From the first message: "errno 35 (resource temporarily unavailable)". It's actually EAGAIN on Linux (which makes sense on a non-blocking socket).

> By the way, rather than sleeping a fixed amount of time before retrying, you could probably use select() on the socket.

select doesn't mean much for sockets you want to send to, because it will report the socket in the writable set as soon as there's one byte free in the send buffer, so you can very well block (or fail in that case) even when select reports the socket as ready for writting.
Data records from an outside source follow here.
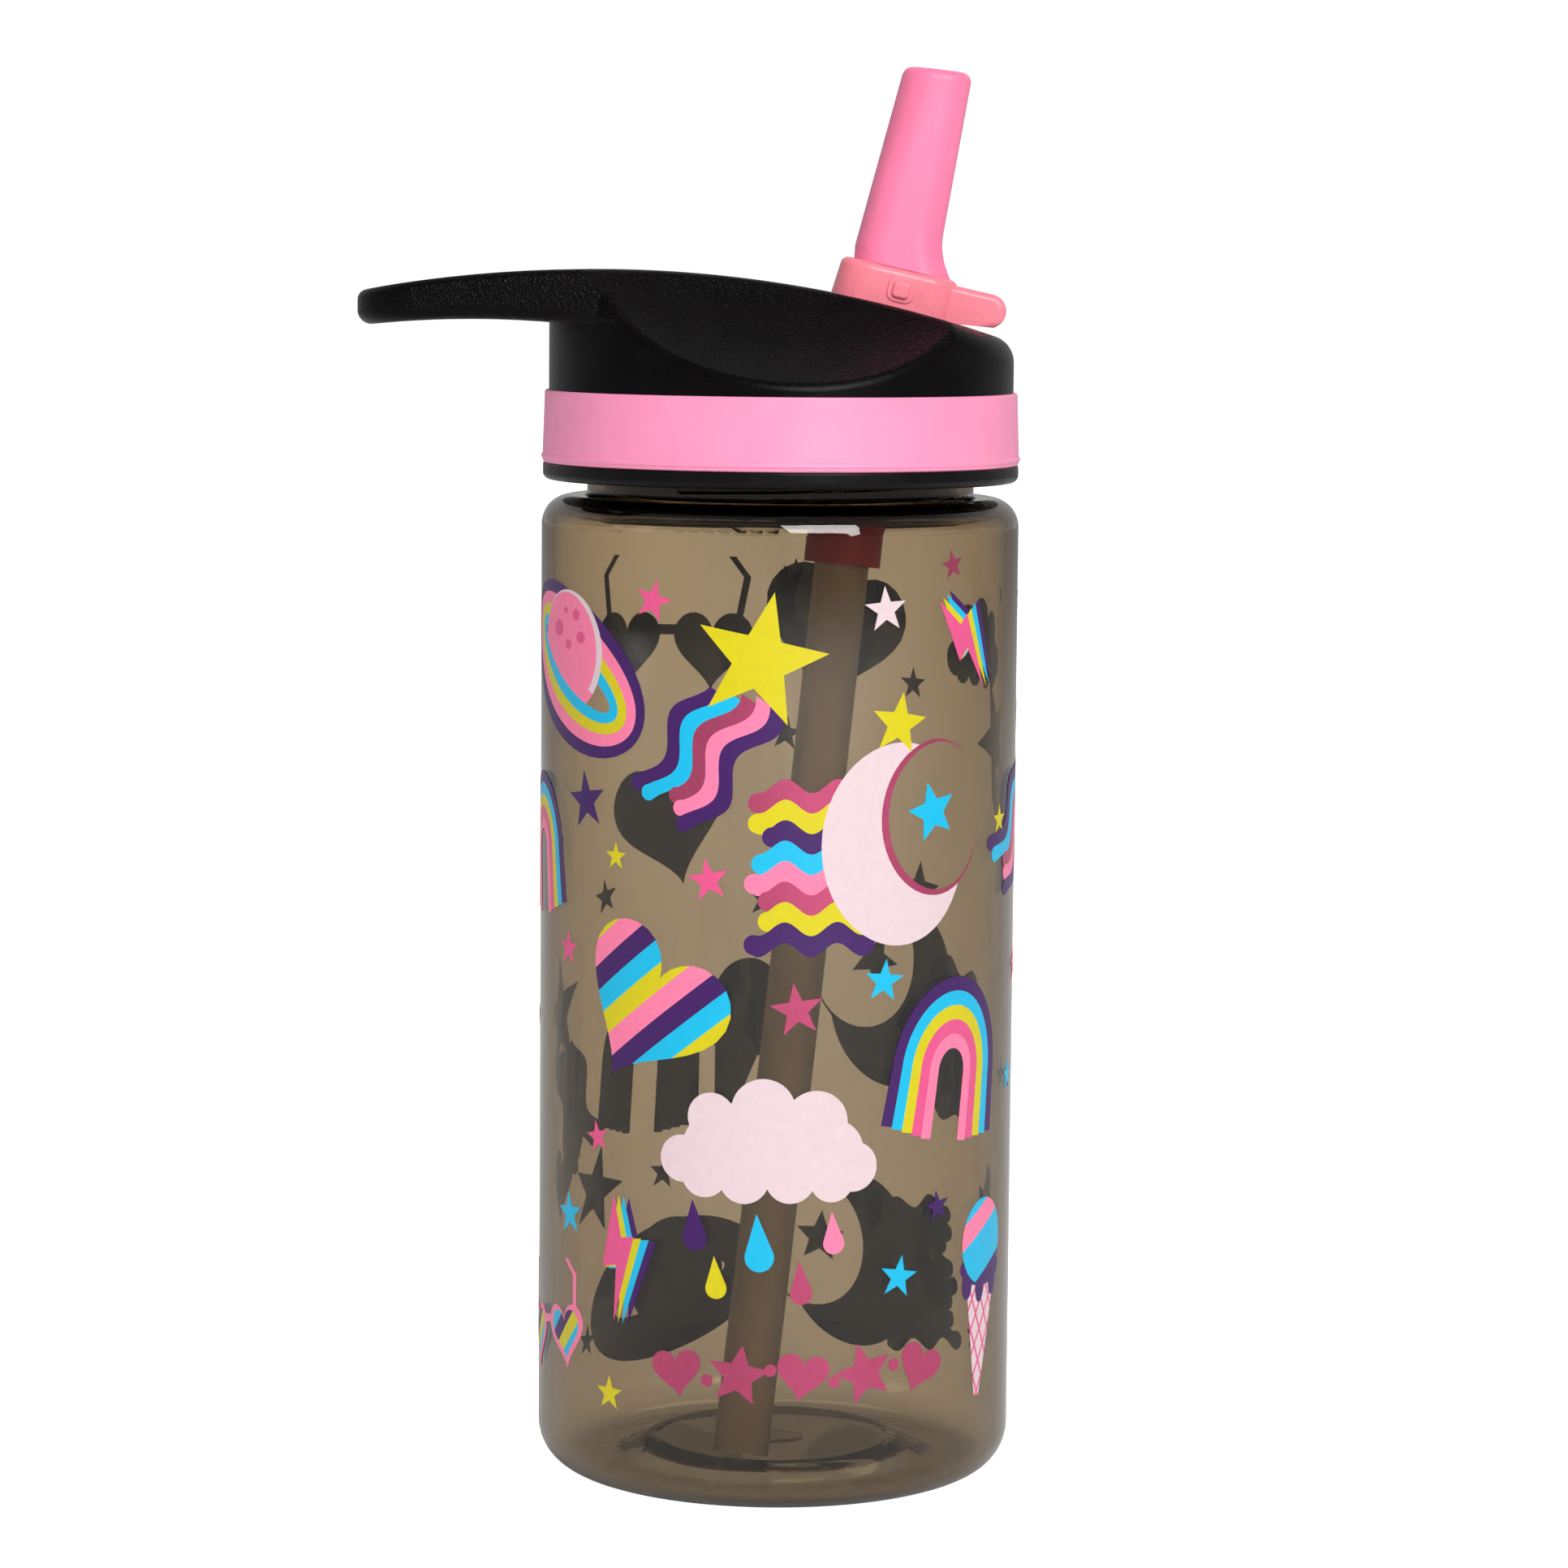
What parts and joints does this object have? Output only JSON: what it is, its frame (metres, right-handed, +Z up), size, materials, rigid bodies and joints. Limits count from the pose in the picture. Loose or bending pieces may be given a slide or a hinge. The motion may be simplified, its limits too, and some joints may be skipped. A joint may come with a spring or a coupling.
{
  "type": "kids water bottle",
  "caption": "Slim see-through children's water bottle with a screw lid, a flip-up drinking spout with a thumb tab, a straw inside and a finger loop.",
  "frame": {"origin": "on the bottle's axis, in the plane that the base stands on", "axes": "+Z up along the bottle's axis, +X towards the spout's thumb tab, -X towards the finger loop; the lid is screwed home and the spout is open"},
  "size_m": [0.0963, 0.0702, 0.2067],
  "materials": {
    "tinted_clear": "gloss, tinted see-through plastic",
    "black_cap": "satin",
    "clear_silicone": "satin",
    "pink_band": "satin",
    "black_cover": "fine leather grain",
    "seal_silicone": "satin",
    "coral_plastic": "satin",
    "pink_mouthpiece": "satin",
    "crimson_sleeve": "satin",
    "clear_straw": "translucent natural plastic",
    "valve_silicone": "satin"
  },
  "bodies": {
    "bottle": {"bottle_body": "tinted_clear"},
    "gasket": {"neck_gasket": "clear_silicone"},
    "lid": {"threaded_cap": "black_cap", "grip_band": "pink_band", "lid_cover": "black_cover", "spout_seal": "seal_silicone", "straw_sleeve": "crimson_sleeve", "straw": "clear_straw", "vent_valve": "valve_silicone"},
    "spout": {"spout_base": "coral_plastic", "mouthpiece": "pink_mouthpiece"}
  },
  "joints": [
    {"name": "lid_lift", "type": "slide", "parent": "bottle", "child": "gasket", "axis": [0, 0, 1], "range_m": [0, 0.0081]},
    {"name": "lid_turn", "type": "hinge", "parent": "gasket", "child": "lid", "pos_m": [0, 0, 0.154], "axis": [0, 0, 1], "range_deg": [0, 720]},
    {"name": "spout_flip", "type": "hinge", "parent": "lid", "child": "spout", "pos_m": [0.014, 0, 0.1662], "axis": [0, -1, 0], "range_deg": [0, 93.5]}
  ],
  "couplings": [
    {"joint": "lid_lift", "follows": "lid_turn", "m_per_rad": 0.00063662}
  ]
}
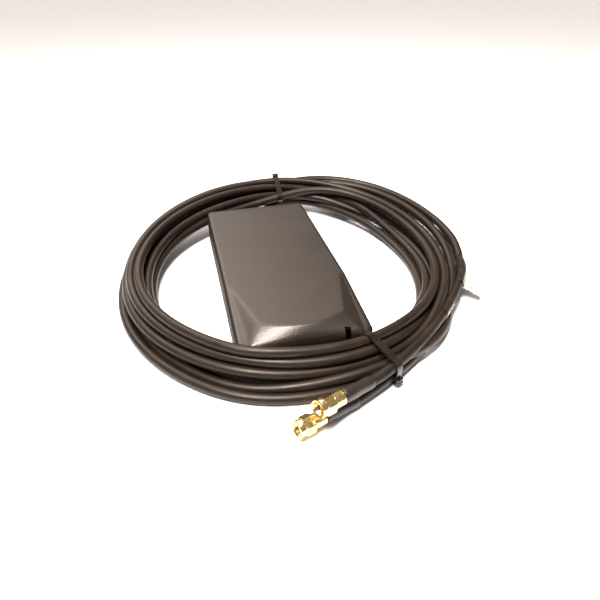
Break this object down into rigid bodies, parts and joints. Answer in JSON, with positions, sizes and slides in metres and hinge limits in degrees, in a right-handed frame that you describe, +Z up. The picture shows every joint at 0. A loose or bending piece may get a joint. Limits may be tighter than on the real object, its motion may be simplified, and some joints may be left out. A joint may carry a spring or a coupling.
{
  "type": "cellular signal booster antenna",
  "caption": "Low-profile cellular antenna: flat moulded housing with sloping front corners, coaxial leads in a tied coil around it, ending in screw-on gold plugs.",
  "frame": {"origin": "middle of the housing's underside, on the surface that it lies on", "axes": "+Y along the housing to the end where the leads leave it, +X to the right seen from the sloping front, +Z up out of the flat top"},
  "size_m": [0.2196, 0.2437, 0.0333],
  "materials": {
    "cover_abs": "fine moulded texture, satin",
    "base_abs": "fine moulded texture",
    "rubber": "matte",
    "foam_tape": "closed-cell foam, matte",
    "label_film": "white satin film",
    "fibreglass": "green solder resist",
    "copper": "etched copper",
    "solder": "bright tin alloy",
    "zinc_steel": "zinc plated",
    "soft_foam": "open-cell foam",
    "cable_jacket": "extruded PVC, satin",
    "ptfe": "natural white",
    "silicone": "soft seal",
    "heatshrink": "shrunk polyolefin, satin",
    "nylon": "moulded nylon, glossy",
    "gold_plate": "polished gold plate"
  },
  "bodies": {
    "root": {"adhesive_pad": "foam_tape", "antenna_board": "fibreglass", "base_plate": "base_abs", "board_screw_1": "zinc_steel", "board_screw_2": "zinc_steel", "board_screw_3": "zinc_steel", "board_screw_4": "zinc_steel", "centre_pin_a": "gold_plate", "centre_pin_b": "gold_plate", "clamp_screw_1": "zinc_steel", "clamp_screw_2": "zinc_steel", "coax_core_a": "ptfe", "coax_core_b": "ptfe", "cover_screw_1": "zinc_steel", "cover_screw_2": "zinc_steel", "cover_screw_3": "zinc_steel", "cover_screw_4": "zinc_steel", "crimp_ferrule_a": "gold_plate", "crimp_ferrule_b": "gold_plate", "element_a": "copper", "element_b": "copper", "flag_label": "label_film", "foam_spacer": "soft_foam", "ground_foil": "copper", "heatshrink_sleeve_a": "heatshrink", "heatshrink_sleeve_b": "heatshrink", "insulator_a": "ptfe", "insulator_b": "ptfe", "lead_a_feed": "cable_jacket", "lead_a_inner": "cable_jacket", "lead_a_tail": "cable_jacket", "lead_b_feed": "cable_jacket", "lead_b_inner": "cable_jacket", "lead_b_tail": "cable_jacket", "lead_clamp": "base_abs", "lead_coil": "cable_jacket", "lead_grommet_a": "rubber", "lead_grommet_b": "rubber", "nut_gasket_a": "silicone", "nut_gasket_b": "silicone", "plug_body_a": "gold_plate", "plug_body_b": "gold_plate", "release_liner": "label_film", "retaining_ring_a": "zinc_steel", "retaining_ring_b": "zinc_steel", "seal_gasket": "rubber", "solder_joint_a": "solder", "solder_joint_b": "solder", "tie_back": "nylon", "tie_front": "nylon", "top_cover": "cover_abs", "wrap_label_a": "label_film", "wrap_label_b": "label_film"},
    "nut_a": {"coupling_nut_a": "gold_plate"},
    "nut_b": {"coupling_nut_b": "gold_plate"}
  },
  "joints": [
    {"name": "nut_a_turn", "type": "hinge", "parent": "root", "child": "nut_a", "pos_m": [-0.0072, -0.116, 0.0136], "axis": [0.9005, 0.4193, -0.1151], "continuous": true},
    {"name": "nut_b_turn", "type": "hinge", "parent": "root", "child": "nut_b", "pos_m": [-0.0167, -0.1172, 0.0051], "axis": [0.9396, 0.3399, -0.04], "continuous": true}
  ]
}
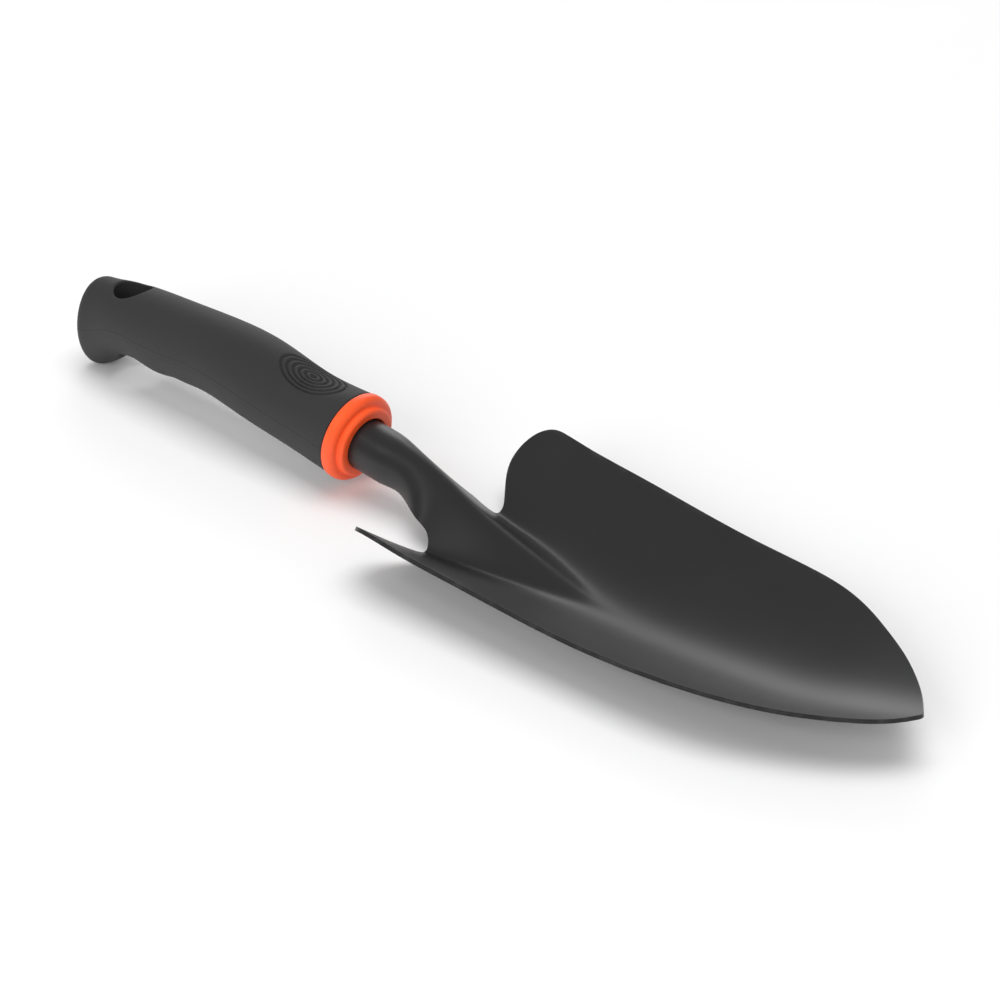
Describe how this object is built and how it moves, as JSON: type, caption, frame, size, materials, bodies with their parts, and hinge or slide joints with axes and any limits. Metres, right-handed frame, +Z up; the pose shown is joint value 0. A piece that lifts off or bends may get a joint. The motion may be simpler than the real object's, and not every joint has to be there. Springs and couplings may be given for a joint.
{
  "type": "hand trowel",
  "caption": "Garden hand trowel: a scooped, round-shouldered steel blade with a pressed ridge, a rolled shank, a stepped collar and a soft contoured grip with a hang hole.",
  "frame": {"origin": "centre of the footprint of the tool lying on its blade and butt, on the surface it lies on", "axes": "+X towards the blade tip, +Y to the left seen from the grip, +Z up out of the scoop"},
  "size_m": [0.32, 0.0836, 0.0346],
  "materials": {
    "powder_coated_steel": "satin",
    "soft_grip": "matte",
    "orange_core": "satin"
  },
  "bodies": {
    "root": {"blade_and_shank": "powder_coated_steel", "rubber_grip": "soft_grip", "handle_core": "orange_core"}
  },
  "joints": []
}
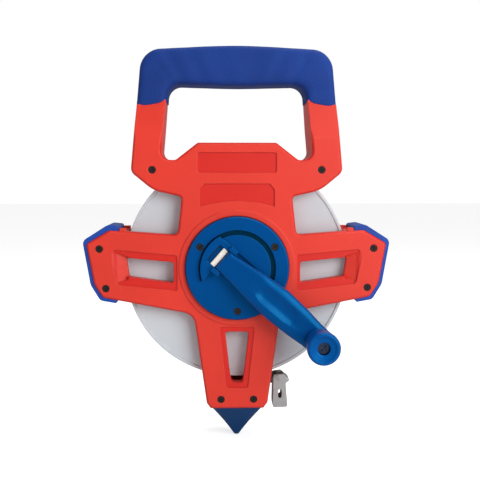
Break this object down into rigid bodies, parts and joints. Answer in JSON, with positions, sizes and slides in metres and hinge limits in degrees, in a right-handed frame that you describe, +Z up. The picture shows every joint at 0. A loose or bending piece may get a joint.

> If you set a timeout on a socket, it is really non-blocking internally (from the OS' point of view). So perhaps this is what you are witnessing.

Yes. Maybe it would help to have the sample code ?

Googling a little bit gave this: http://lists.freebsd.org/pipermail/freebsd-hackers/2004-January/005369.html

> > I have written a test program,
> > http://www.infres.enst.fr/~pook/send/server.c, that shows that send does
> > not block on FreeBSD.  It does with Linux and Solaris.
> 
> Do you know what the behaviour of Net- and/or OpenBSD is?

NetBSD is the same as FreeBSD.  I have not tested OpenBSD.
MacOS X is similiar to FreeBSD in that send doesn't block, howver
the send does not give an error: the packet is just thrown away.

So there seems to be an issue on some systems when you run out of socket buffers, and since select doesn't seem to work either, I guess the only option is this sleep-a-little-hoping-the-buffer-gets-drained approach.

> I think this is a bug in Python's socket module.
> recv()-like functions are written so as to first call select() before actually receiving data, but send()-like functions aren't. I guess blocking sends are quite rare thanks to in-kernel buffering, but we should do the correct thing and use the same logic for send() as we do for recv().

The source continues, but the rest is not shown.